-- begin Recorded data --

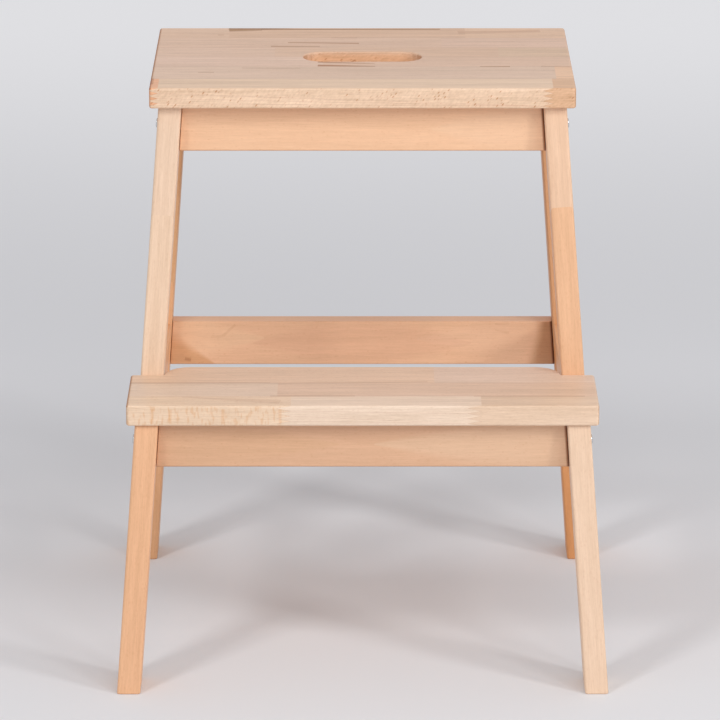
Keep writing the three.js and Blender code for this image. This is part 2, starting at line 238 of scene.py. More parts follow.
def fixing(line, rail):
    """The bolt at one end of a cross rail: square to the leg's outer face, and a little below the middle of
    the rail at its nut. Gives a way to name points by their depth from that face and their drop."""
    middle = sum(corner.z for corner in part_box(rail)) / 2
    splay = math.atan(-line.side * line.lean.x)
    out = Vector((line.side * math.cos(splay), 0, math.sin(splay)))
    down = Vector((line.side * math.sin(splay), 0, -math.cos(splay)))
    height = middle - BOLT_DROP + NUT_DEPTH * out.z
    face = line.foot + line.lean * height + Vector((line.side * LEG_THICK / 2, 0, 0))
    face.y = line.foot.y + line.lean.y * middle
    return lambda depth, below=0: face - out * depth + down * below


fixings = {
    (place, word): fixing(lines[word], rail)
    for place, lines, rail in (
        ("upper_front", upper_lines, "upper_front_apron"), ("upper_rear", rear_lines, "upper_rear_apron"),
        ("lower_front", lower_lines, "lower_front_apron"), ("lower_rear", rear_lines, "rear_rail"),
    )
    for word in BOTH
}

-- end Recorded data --

• Goal:
Repeat every line of the data, exactly and in full.

• Exercise response:
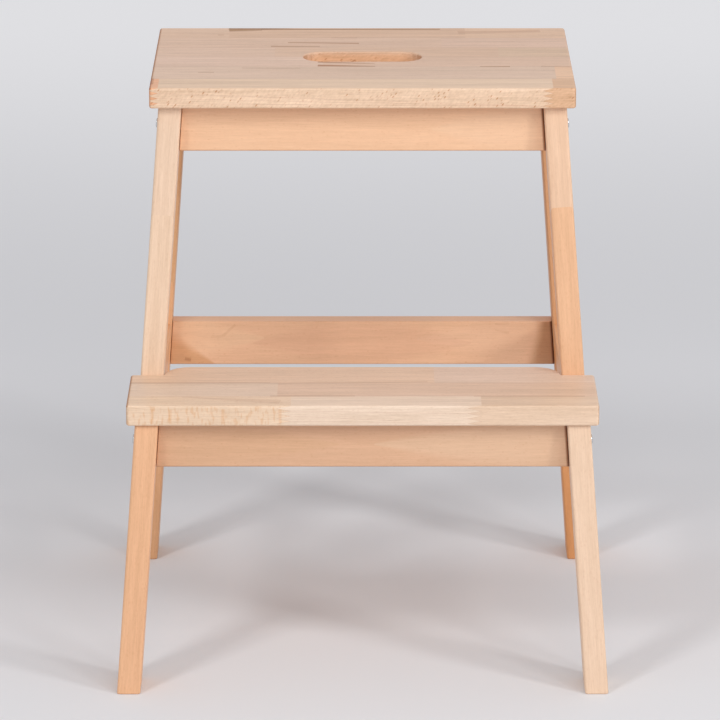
Keep writing the three.js and Blender code for this image. This is part 2, starting at line 238 of scene.py. More parts follow.
def fixing(line, rail):
    """The bolt at one end of a cross rail: square to the leg's outer face, and a little below the middle of
    the rail at its nut. Gives a way to name points by their depth from that face and their drop."""
    middle = sum(corner.z for corner in part_box(rail)) / 2
    splay = math.atan(-line.side * line.lean.x)
    out = Vector((line.side * math.cos(splay), 0, math.sin(splay)))
    down = Vector((line.side * math.sin(splay), 0, -math.cos(splay)))
    height = middle - BOLT_DROP + NUT_DEPTH * out.z
    face = line.foot + line.lean * height + Vector((line.side * LEG_THICK / 2, 0, 0))
    face.y = line.foot.y + line.lean.y * middle
    return lambda depth, below=0: face - out * depth + down * below


fixings = {
    (place, word): fixing(lines[word], rail)
    for place, lines, rail in (
        ("upper_front", upper_lines, "upper_front_apron"), ("upper_rear", rear_lines, "upper_rear_apron"),
        ("lower_front", lower_lines, "lower_front_apron"), ("lower_rear", rear_lines, "rear_rail"),
    )
    for word in BOTH
}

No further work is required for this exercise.